Supplied material>
--
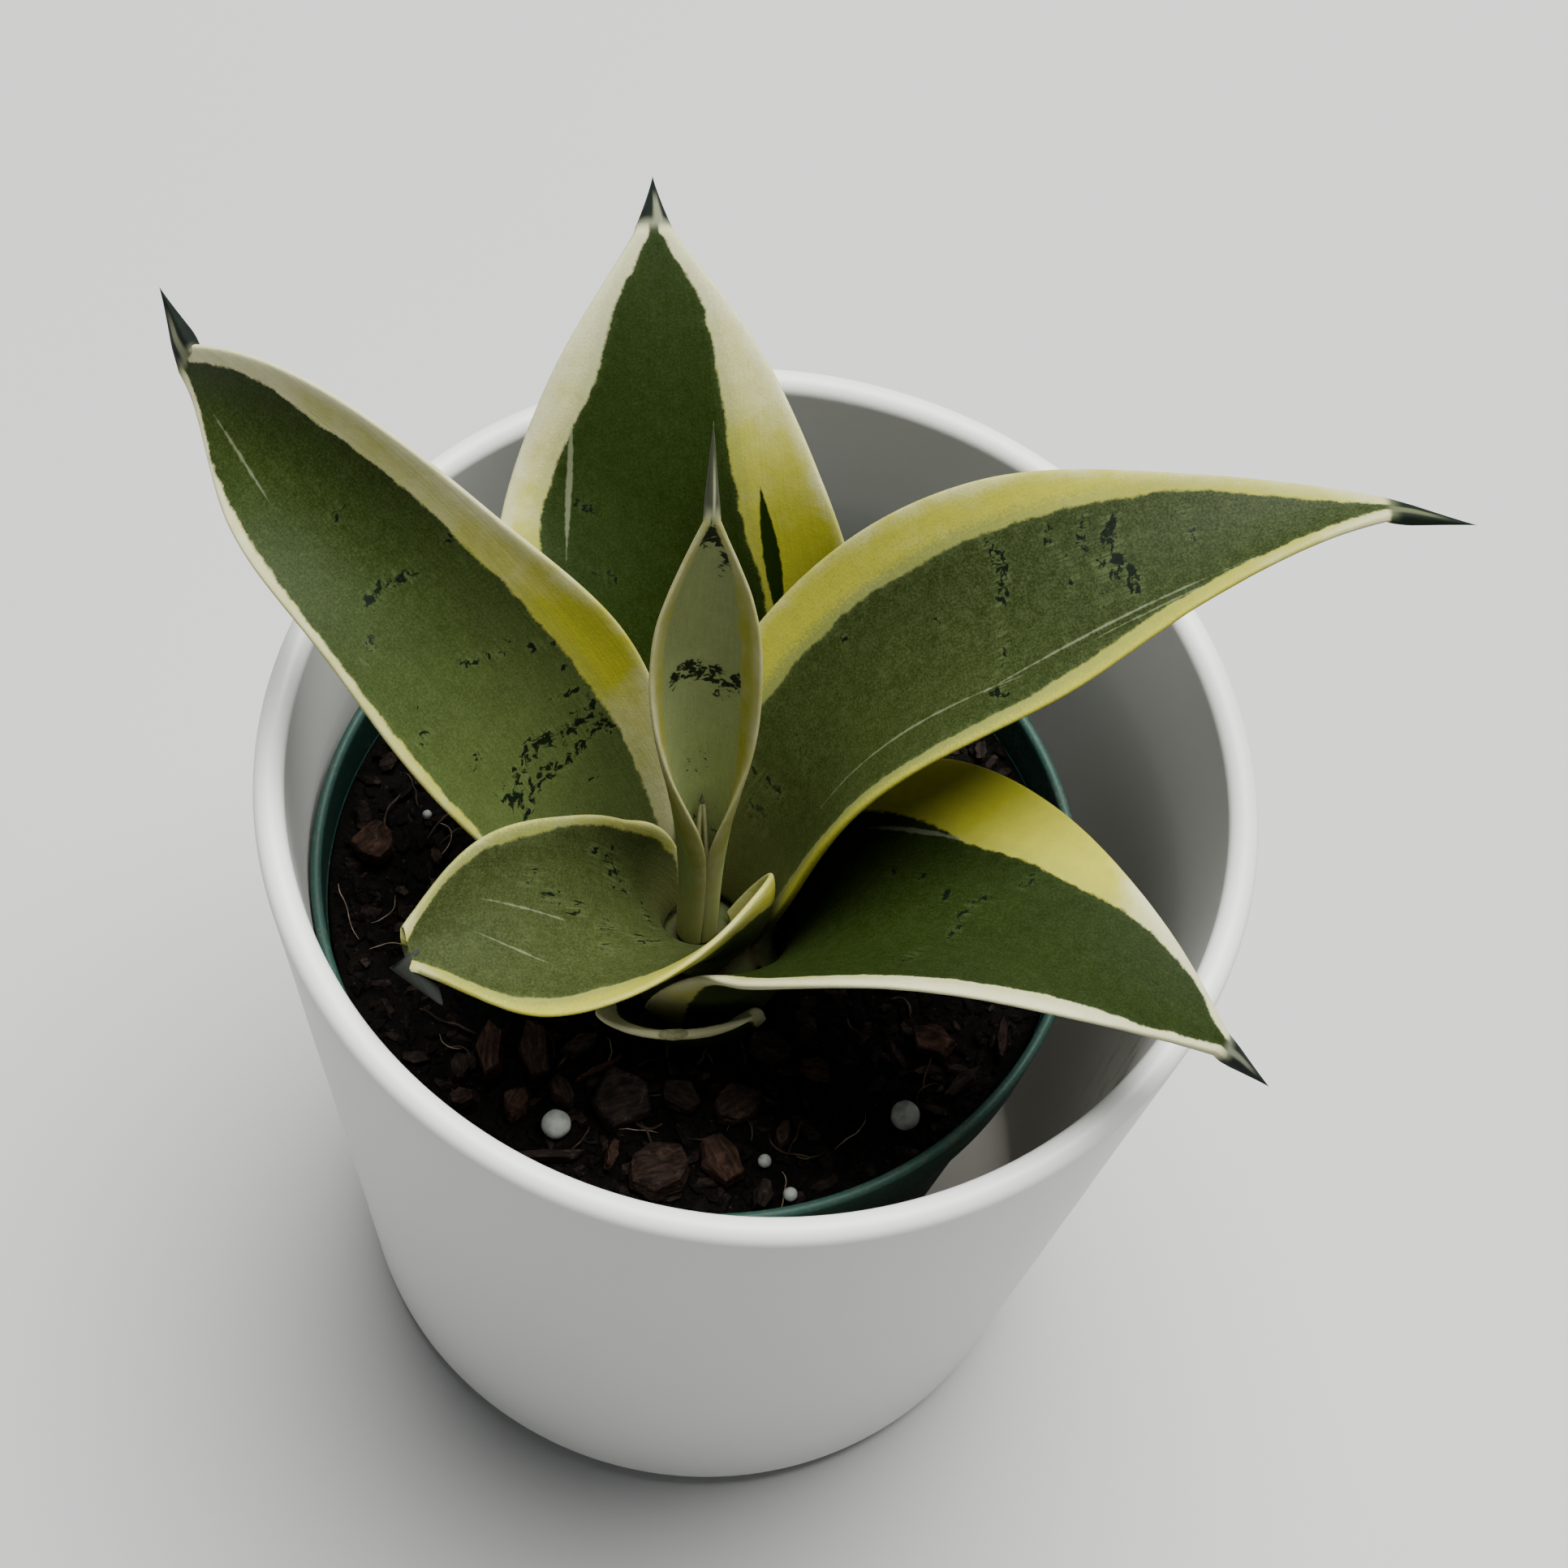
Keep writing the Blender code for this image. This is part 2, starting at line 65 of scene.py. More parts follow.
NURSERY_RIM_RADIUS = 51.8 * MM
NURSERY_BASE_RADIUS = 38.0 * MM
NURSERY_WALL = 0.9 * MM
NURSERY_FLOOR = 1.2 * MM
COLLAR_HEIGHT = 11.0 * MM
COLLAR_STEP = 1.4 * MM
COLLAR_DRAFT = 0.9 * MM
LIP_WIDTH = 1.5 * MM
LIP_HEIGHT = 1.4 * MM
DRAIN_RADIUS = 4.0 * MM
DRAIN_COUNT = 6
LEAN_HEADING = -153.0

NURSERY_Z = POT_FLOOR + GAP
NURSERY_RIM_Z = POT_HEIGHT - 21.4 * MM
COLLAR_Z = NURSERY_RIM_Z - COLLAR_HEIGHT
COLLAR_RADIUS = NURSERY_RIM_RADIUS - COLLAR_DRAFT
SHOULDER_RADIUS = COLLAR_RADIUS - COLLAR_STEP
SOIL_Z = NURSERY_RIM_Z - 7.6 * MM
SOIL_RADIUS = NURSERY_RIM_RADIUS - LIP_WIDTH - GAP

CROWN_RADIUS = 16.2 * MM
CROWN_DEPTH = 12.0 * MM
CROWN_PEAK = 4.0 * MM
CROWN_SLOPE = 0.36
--
Exercise brief>
Verbatim output is expected for the lines from the start of the data to the line in which "LEAN_HEADING = -153.0" appears, both included.

The solution>
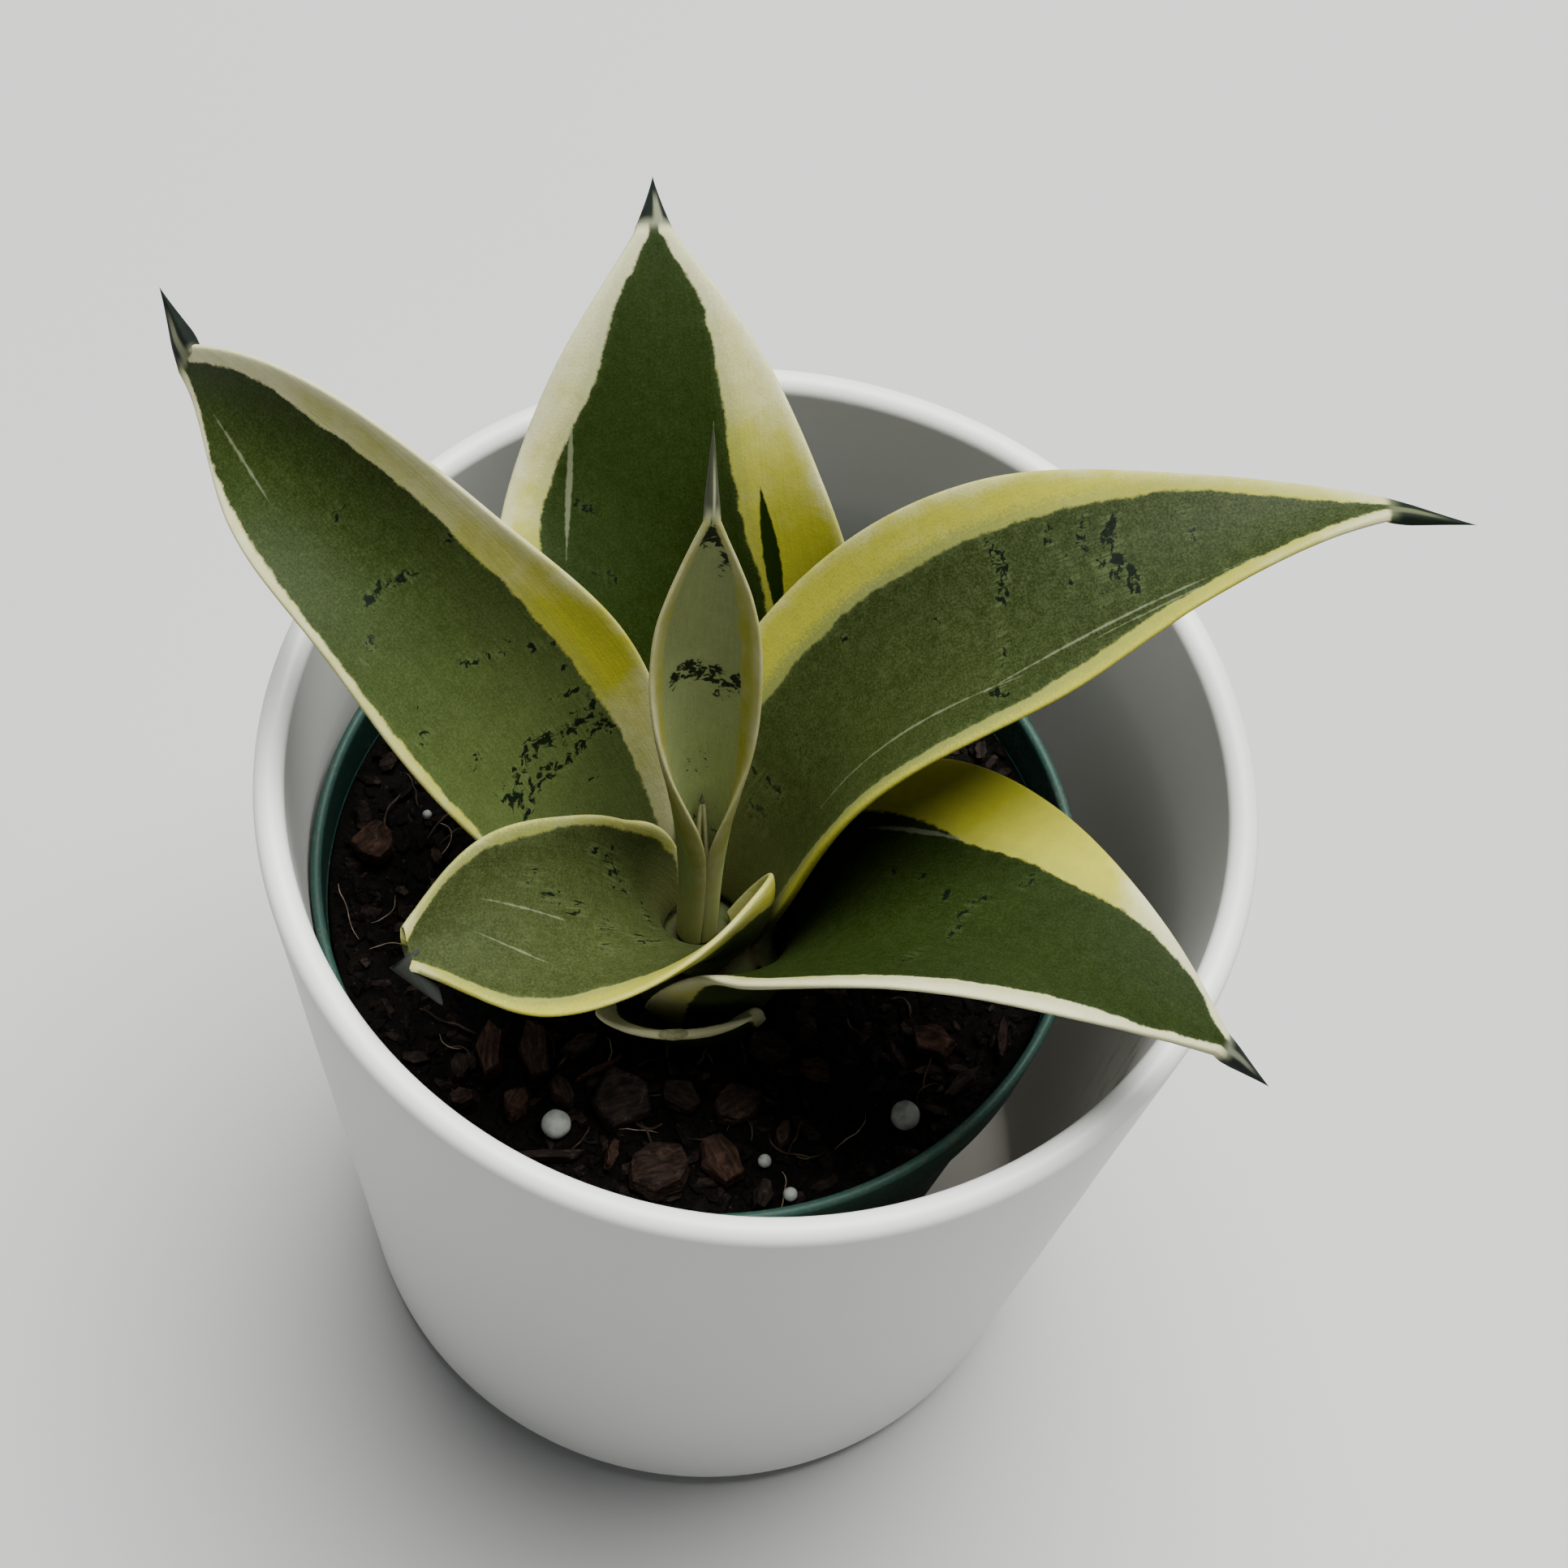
Keep writing the Blender code for this image. This is part 2, starting at line 65 of scene.py. More parts follow.
NURSERY_RIM_RADIUS = 51.8 * MM
NURSERY_BASE_RADIUS = 38.0 * MM
NURSERY_WALL = 0.9 * MM
NURSERY_FLOOR = 1.2 * MM
COLLAR_HEIGHT = 11.0 * MM
COLLAR_STEP = 1.4 * MM
COLLAR_DRAFT = 0.9 * MM
LIP_WIDTH = 1.5 * MM
LIP_HEIGHT = 1.4 * MM
DRAIN_RADIUS = 4.0 * MM
DRAIN_COUNT = 6
LEAN_HEADING = -153.0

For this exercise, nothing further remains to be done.